Schapals is one of 32 women on the 85-person volunteer team at the 2025 U.S. Women’s Open. Of those 32, 26 are first-time participants in the tradition of bringing in predominantly women to fill out the USWO maintenance crew that dates to the 2021 event at The Olympic Club in San Francisco.

“They’re all so young,” says Schapals, who knew only a “handful” of the other female participants before they reported for duty. “They just keep getting younger. ‘Are you old enough to work?’”

But seriously, folks … Schapals has been in the industry for 25-plus years. She’s one of only five superintendents on the female USWO crew. The rest of the roster is made of assistant superintendents, assistants in training, an equipment manager, an equipment operator, a foreman, an intern, a student and a handful of industry reps — like Syngenta’s Kimberly Gard, the women in turf ringleader, and Lorabeth Catterson, an eight-year association member and former assistant superintendent who now is a digital platform specialist for Syngenta.

Schapals is thrilled to see all that new blood.

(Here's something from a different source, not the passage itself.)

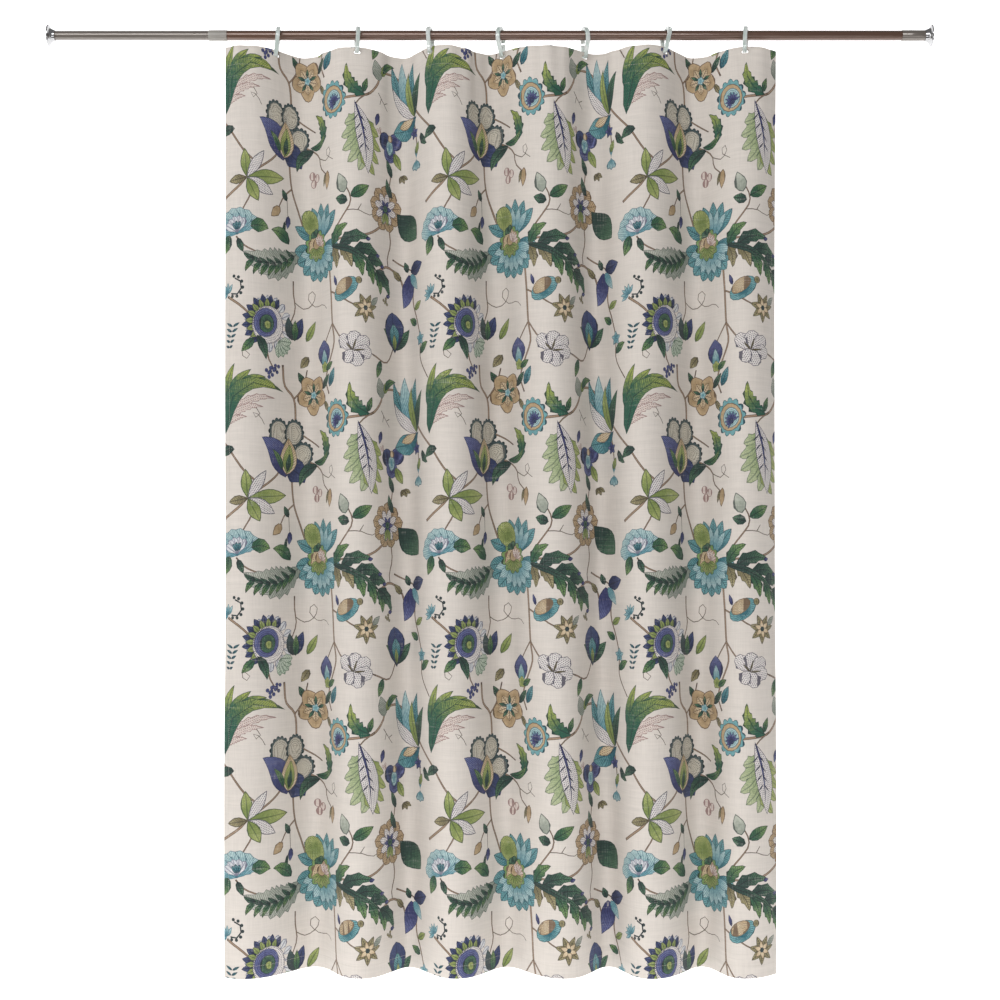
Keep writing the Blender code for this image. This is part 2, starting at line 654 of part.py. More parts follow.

“I think it’s great,” she says. “There really weren’t a lot of women when I first started. I really didn’t notice at first, because my first experience was so positive. But it really was a male-dominated profession. But there are more and more women coming into the profession, and that’s exciting to me. I hope it helps them to see me in the position I’m in. It helps to be able to see somebody that looks like you and talks like you.”

Schapals has a relatively menial — albeit important — task this USWO week. She’s in charge of positioning the turning boards for greens mowers.

“I’ll do any job,” Schapals says with a laugh when it’s pointed out that’s not a normal day-to-day task for a superintendent with her experience. “I don’t care if it’s filling divots on the range. I’ll do anything. This is a vacation for me.”

Some vacation. Around the long — not to mention early, and late — hours at the USWO, Schapals is trying to get a head start on her new job at Deerpath, a municipal course in suburban Chicago. She brought her chemical-inventory sheet on her computer so she can begin to plan out her application plan.

“I’ll be ready to go Monday,” she says.


Andrew Hartsock is GCM’s editor-in-chief.